I convinced Düzgün, a Turkish friend and a Muslim convert to Christianity, to come and see Mary’s House with me. I knew that, as a member of a Calvinist community, he had some serious misunderstandings about the Catholic faith. I believe he agreed to accompany me for the sake of our friendship rather than out of a sincere appreciation of the Virgin Mary. But, I thought, doesn’t God often accept what we deal him in order to deepen our conversion to Christ?

We made our way up Bulbul Dag (the Hill of the Nightingale), the site of Mary’s House. I was hot, I was tired and I had put up with a great deal in order to get to that point. When I finally got to the front gate, Düzgün told me that the fee to get into Mary’s House was U.S. $20 — hefty even by New York standards.

Apparently, only foreigners are charged this exorbitant fee. Düzgün was charged only a fraction of that amount. To add insult to injury, a second booth was set up at the clearing in front of Mary’s House asking for donations. Apparently the entrance fee goes directly to the Turkish government. No Christian churches or shrines in Turkey are allowed to receive funds from the government. (Mosques routinely receive such support.)

Düzgün and I got into the line, which slowly made its way toward the small brick shrine. Hundreds of people stood silent in the queue. When at last I stepped inside, I felt instantly humbled: overwhelmed by the thought that I was standing on a spot where the Blessed Mother and St. John the Evangelist walked, prayed, prepared meals and spoke of Jesus.

The building seemed suffused with the odor of sanctity that must have accompanied Mary throughout her life. A Franciscan nun greeted us at the door to the shrine. She was softly singing “Ave Maria.” (The shrine is administered by Franciscans.)

I was also struck by how the interior seemed to have more space than the exterior appeared to allow. Light from hundreds of candles diffused throughout the supernaturally peaceful room. A crucifix and an enormous Marian icon hung over a simple Tridentine altar against the front of the church.
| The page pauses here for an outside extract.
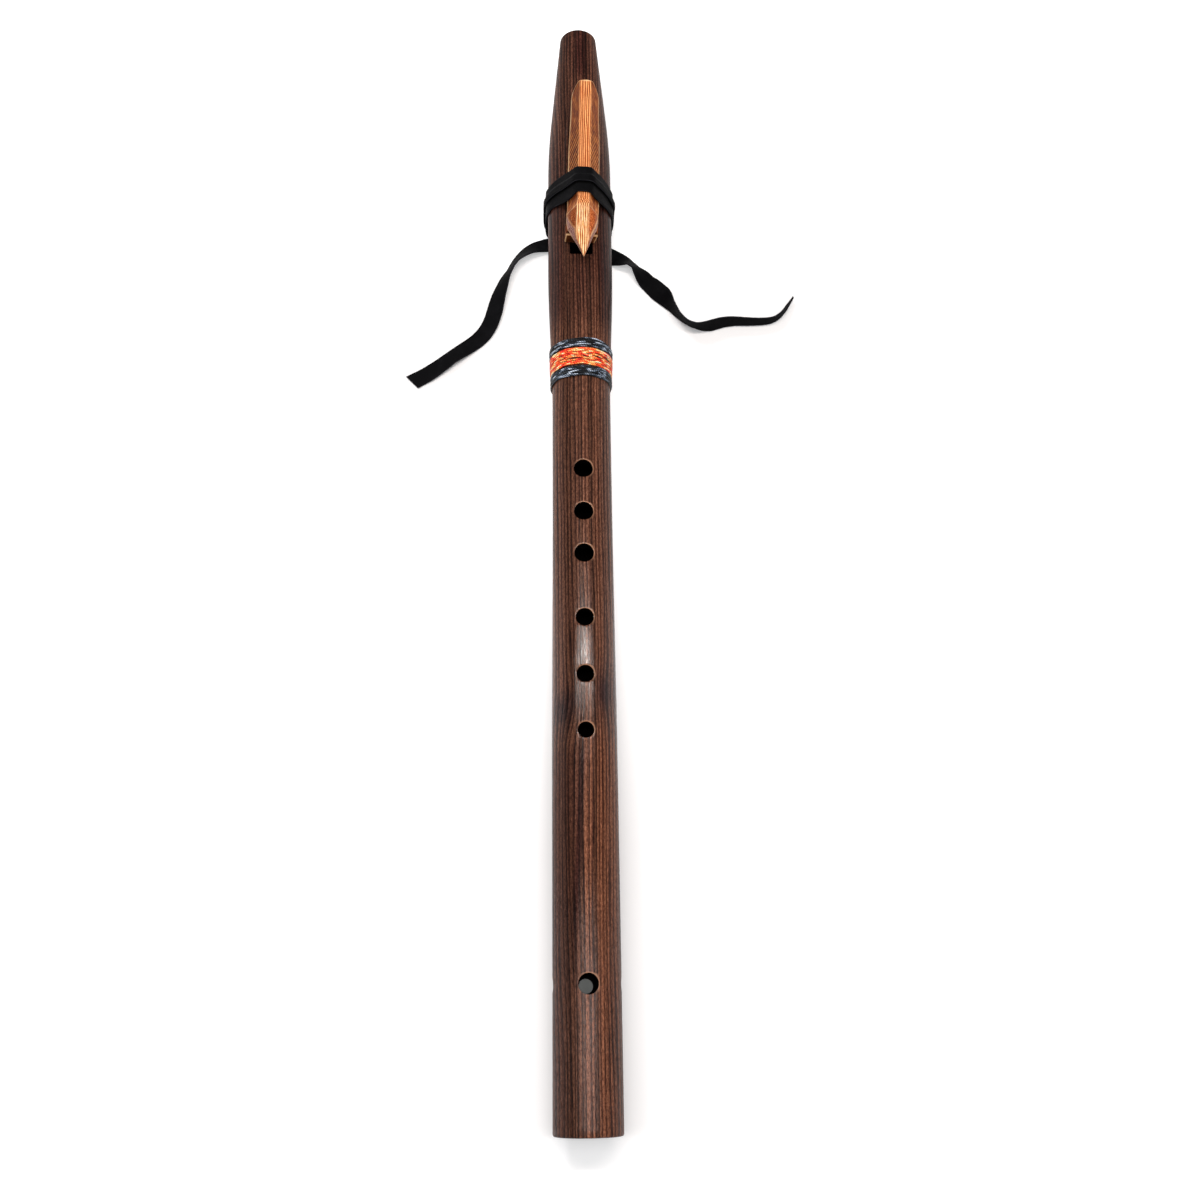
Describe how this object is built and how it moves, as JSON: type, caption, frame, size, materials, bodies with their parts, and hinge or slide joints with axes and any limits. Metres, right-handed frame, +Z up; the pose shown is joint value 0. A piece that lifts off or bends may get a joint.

A smaller but no less magnificent icon, this one of the Mother of Good Counsel, was displayed on a pedestal off to the left. This is often done in Uniate and Orthodox churches. Orthodox and Catholics alike waited their turn to venerate the icon with a kiss or a gentle touch.

And, of course, Jesus is really present here, as the Blessed Sacrament is reserved in a tabernacle just like any other commissioned Catholic church and chapel in the world.

Mary Moves

Düzgün and I stood basking in the holiness of the home-shrine. Around us, people kindly made way for each other, smiles on their faces. Gentleness conquered chaos, I thought, in the same way Mary did when she accepted the hope of the world as her child.

When it came time to go, we made our way through a second door. I hadn’t seen it from outside. The vestibule to this door had an open Koran and, above it, large panels written in both Turkish and English. The hand-painted panels listed all of the instances Mary is mentioned in the Koran — a reminder to both Christians and Muslims that we are all children of the same God, and that the Virgin Mary gave birth to the Word of God, as Jesus is known in Islam.

Outside, I turned to Düzgün and saw a look of peaceful joy on his face.

So it is that I believe I witnessed a minor miracle there at Mary’s House. It came in the form of Düzgün’s growing appreciation of Mary’s place in Scripture, salvation history and in the lives of Christians down through 20 centuries — to our day and beyond.

“May the eyes of (your) hearts be enlightened,” St. Paul wrote to the church at Ephesus (Ephesians 1:18), “that you may know what is the hope that belongs to his call, what are the riches of glory in his inheritance among the holy ones.” At Mary’s house, those words live and breathe, ever ancient, yet ever new.

Angelo Stagnaro writes from

New York City.

Planning Your Visit

The eastern Mediterranean region is always warm and humid, with heavy rainfall except during the summer. All Marian feasts are celebrated with great to-do at Mary’s House. Daily Mass is celebrated at 7:15 a.m. Sunday Mass is at 10:30 a.m. Dress respectfully, modestly and appropriately. Photos are not allowed in the interior of the shrine.

Getting There

The nearest airport is in Izmir, which can serve as a base for exploring the other important sites in the area. Selçuk is 30 minutes away by bus. Ephesus is about 90 minutes away. Mary’s House is an additional nine kilometers from Selçuk and a little more than six kilometers from Ephesus. If you’re not on a tour, the best way to get there is by taxi, which will cost about U.S. $20 round-trip from either town. Turkish bus and train schedules aren’t so much laws as they are suggestions, so allow for flexibility in your schedule.